* [EXERCISE PROMPT]
Your answer must consist solely of the number of lines that contain the word "imported".

★ ★ ★ ★ ★

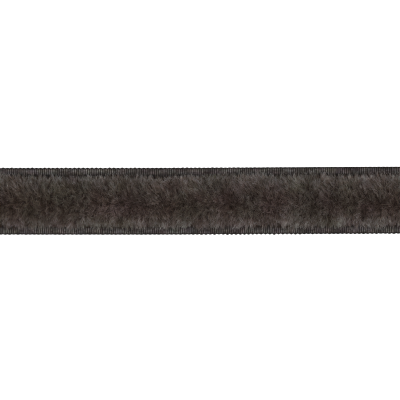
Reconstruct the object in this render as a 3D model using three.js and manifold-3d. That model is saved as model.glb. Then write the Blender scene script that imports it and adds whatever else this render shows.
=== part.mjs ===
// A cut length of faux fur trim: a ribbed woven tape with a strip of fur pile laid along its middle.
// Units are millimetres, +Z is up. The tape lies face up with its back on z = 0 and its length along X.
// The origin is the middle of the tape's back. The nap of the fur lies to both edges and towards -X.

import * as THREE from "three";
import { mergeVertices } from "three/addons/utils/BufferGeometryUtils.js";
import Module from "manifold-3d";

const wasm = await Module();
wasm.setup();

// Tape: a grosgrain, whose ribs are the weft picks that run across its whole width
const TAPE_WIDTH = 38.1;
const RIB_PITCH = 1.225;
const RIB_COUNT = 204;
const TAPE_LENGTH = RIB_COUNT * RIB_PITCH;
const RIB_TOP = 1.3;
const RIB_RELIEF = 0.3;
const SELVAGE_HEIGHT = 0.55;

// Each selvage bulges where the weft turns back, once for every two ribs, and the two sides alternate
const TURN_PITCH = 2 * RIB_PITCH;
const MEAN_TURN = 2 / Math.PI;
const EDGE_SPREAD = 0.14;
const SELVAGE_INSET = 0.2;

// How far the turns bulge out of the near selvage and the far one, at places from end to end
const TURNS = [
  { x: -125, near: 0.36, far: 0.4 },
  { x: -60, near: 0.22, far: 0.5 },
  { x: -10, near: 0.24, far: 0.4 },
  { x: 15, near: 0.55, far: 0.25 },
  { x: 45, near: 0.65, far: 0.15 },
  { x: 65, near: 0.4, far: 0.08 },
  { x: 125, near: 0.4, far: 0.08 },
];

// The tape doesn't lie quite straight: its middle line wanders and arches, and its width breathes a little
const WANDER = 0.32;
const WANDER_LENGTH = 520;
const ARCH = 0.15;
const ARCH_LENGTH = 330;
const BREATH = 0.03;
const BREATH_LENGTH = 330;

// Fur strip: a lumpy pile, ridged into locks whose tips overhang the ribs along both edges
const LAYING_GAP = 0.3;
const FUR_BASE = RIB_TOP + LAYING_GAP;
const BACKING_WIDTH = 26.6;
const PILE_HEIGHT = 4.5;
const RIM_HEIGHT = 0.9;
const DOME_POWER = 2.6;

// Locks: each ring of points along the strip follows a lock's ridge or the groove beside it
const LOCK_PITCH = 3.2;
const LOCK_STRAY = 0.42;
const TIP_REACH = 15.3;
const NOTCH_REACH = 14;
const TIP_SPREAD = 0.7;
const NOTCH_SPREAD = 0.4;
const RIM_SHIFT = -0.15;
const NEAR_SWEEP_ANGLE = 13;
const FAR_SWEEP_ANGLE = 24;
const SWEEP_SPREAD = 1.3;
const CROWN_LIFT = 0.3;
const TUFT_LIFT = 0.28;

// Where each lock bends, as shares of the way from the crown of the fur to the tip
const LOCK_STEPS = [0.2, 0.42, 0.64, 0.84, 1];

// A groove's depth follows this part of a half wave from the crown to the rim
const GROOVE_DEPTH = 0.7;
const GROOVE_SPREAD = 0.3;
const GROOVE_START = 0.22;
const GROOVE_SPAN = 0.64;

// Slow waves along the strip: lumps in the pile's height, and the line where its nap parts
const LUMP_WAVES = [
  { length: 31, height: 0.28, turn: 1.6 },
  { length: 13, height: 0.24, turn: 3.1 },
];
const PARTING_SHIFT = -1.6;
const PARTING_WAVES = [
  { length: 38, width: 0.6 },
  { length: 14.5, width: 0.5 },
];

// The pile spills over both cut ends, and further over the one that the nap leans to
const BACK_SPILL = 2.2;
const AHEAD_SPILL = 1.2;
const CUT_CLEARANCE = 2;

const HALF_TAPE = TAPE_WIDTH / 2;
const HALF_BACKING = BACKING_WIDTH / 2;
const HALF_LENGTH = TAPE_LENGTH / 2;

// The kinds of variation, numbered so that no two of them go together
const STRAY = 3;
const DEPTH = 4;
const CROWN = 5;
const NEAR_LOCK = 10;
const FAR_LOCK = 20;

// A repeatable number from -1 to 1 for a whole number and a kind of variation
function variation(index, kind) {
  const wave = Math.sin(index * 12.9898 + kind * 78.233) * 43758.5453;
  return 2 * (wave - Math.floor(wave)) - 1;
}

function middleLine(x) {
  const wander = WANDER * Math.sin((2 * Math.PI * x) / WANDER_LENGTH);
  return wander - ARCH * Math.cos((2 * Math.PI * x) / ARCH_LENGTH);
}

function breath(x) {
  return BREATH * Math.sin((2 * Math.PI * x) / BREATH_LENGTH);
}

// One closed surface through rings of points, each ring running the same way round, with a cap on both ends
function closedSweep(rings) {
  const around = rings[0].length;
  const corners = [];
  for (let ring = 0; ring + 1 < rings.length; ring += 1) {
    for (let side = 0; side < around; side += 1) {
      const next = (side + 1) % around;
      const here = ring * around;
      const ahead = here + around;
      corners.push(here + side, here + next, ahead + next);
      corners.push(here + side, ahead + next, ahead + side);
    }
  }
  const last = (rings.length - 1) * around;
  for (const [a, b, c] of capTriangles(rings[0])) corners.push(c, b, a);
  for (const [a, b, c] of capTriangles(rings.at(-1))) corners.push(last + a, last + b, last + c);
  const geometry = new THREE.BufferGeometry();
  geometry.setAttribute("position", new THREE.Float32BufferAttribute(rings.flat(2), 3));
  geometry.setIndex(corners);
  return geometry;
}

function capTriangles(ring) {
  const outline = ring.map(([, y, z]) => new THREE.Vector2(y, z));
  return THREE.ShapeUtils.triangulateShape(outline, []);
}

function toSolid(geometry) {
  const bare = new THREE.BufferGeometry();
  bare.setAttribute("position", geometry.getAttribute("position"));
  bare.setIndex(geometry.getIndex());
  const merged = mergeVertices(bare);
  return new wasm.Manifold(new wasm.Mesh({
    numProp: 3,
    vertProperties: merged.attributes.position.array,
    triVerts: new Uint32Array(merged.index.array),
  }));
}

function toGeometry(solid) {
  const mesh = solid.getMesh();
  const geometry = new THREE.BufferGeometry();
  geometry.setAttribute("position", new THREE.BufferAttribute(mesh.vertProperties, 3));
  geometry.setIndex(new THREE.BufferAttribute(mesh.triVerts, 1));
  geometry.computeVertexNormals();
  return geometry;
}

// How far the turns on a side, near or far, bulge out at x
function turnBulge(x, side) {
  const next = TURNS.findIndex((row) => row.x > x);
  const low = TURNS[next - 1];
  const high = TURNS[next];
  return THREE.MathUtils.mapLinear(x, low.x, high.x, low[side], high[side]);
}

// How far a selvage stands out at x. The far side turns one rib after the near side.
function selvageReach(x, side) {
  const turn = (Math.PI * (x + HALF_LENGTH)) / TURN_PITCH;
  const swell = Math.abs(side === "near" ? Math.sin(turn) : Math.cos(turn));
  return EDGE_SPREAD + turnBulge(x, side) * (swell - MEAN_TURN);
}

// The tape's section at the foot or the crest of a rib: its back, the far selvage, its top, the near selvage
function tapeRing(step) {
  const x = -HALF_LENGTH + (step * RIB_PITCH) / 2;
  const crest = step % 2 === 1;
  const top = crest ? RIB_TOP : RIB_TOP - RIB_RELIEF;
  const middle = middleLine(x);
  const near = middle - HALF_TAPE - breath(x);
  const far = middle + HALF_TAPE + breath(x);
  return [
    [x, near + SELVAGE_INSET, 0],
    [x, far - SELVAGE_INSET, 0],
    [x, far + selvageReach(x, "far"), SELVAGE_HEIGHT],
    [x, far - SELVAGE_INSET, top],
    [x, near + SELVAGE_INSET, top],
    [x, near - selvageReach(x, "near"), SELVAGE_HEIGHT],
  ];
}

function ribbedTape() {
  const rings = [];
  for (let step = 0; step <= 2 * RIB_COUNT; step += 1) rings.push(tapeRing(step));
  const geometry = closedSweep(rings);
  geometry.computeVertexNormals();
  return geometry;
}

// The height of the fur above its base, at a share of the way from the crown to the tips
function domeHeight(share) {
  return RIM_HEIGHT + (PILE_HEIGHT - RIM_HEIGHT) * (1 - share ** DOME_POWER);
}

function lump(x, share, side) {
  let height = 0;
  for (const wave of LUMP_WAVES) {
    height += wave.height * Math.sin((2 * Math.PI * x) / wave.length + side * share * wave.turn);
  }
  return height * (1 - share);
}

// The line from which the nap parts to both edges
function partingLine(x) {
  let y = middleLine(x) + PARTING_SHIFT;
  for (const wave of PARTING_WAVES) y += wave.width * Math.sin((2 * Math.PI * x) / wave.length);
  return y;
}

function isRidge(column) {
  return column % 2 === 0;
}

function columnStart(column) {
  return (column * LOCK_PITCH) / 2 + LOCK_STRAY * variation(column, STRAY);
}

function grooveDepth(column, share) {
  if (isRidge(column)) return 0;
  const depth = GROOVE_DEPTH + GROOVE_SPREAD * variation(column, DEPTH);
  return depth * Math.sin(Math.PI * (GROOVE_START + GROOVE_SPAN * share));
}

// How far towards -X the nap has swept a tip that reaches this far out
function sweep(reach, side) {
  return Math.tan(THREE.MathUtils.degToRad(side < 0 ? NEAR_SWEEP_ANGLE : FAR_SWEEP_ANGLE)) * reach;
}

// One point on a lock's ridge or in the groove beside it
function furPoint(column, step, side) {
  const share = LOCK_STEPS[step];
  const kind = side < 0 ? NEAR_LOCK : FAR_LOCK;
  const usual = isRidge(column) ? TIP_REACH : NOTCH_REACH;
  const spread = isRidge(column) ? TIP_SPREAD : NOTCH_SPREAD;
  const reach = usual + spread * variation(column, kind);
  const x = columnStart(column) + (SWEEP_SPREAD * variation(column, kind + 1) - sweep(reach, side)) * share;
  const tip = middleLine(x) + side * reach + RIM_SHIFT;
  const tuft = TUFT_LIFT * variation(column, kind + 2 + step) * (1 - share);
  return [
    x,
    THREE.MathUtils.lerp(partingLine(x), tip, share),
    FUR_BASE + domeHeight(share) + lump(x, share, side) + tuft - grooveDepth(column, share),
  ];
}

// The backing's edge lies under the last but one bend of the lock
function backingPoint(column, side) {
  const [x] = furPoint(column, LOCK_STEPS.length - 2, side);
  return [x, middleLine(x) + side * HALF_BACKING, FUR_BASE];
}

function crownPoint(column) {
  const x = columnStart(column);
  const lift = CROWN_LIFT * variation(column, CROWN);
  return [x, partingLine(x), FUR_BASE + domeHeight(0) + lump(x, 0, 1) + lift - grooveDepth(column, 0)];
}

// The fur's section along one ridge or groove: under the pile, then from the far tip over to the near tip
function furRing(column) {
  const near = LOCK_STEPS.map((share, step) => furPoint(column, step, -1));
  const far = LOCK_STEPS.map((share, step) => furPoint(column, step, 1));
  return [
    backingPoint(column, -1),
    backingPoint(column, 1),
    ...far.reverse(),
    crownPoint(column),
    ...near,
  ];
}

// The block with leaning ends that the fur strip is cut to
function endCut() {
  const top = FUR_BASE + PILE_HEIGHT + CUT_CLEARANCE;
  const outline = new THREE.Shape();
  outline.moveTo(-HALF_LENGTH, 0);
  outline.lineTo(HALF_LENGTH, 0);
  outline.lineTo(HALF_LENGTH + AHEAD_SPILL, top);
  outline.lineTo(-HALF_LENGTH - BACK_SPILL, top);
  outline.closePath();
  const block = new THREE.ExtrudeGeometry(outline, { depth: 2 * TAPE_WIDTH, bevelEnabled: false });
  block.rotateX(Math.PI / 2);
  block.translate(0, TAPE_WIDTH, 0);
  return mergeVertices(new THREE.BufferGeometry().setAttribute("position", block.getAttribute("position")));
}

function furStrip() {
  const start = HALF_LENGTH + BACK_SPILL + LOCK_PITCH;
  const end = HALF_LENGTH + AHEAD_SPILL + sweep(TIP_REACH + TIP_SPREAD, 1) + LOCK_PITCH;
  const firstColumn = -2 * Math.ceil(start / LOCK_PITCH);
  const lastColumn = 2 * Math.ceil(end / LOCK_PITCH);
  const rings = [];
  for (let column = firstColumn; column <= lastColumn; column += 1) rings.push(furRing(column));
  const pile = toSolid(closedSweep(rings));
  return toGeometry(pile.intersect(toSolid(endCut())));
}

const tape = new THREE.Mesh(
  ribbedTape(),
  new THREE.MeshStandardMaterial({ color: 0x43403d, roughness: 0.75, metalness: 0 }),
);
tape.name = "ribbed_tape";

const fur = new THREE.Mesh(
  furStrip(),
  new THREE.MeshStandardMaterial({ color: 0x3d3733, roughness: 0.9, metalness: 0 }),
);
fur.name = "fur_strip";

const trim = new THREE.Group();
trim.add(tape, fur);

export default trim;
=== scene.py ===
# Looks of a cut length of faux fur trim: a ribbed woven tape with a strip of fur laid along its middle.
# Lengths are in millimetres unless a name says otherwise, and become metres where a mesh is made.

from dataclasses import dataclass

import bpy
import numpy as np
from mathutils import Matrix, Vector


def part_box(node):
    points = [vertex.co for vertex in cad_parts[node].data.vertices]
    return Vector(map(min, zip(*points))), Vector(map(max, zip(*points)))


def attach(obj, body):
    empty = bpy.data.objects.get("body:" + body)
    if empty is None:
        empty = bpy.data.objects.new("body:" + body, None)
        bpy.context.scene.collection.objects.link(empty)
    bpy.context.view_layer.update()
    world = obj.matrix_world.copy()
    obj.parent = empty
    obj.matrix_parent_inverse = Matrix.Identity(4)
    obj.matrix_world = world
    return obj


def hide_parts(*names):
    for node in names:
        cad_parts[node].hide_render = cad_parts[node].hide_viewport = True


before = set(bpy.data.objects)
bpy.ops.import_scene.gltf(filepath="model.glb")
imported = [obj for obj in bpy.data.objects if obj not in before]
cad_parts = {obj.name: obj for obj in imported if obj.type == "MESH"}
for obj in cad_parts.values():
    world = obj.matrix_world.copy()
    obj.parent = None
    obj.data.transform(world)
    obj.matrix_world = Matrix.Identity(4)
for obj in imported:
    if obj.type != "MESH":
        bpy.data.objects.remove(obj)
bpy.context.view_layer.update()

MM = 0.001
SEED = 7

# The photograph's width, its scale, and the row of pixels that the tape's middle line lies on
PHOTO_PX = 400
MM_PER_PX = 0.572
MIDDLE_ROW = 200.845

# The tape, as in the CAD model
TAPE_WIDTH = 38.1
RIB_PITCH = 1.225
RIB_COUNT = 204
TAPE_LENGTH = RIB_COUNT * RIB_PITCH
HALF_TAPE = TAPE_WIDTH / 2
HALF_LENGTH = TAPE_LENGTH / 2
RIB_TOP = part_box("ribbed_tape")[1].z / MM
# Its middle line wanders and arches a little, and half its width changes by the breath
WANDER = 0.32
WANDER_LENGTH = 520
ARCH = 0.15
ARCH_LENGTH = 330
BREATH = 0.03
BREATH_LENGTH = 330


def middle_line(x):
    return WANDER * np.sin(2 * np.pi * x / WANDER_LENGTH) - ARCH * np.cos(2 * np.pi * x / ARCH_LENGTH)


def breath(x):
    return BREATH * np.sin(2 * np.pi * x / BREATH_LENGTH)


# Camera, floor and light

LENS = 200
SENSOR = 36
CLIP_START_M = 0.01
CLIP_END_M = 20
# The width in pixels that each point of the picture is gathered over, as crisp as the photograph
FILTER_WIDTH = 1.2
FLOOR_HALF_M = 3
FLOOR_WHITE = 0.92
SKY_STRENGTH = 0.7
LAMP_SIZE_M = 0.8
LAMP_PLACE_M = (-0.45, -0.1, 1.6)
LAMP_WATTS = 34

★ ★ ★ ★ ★

* [FINISHED EXERCISE]
3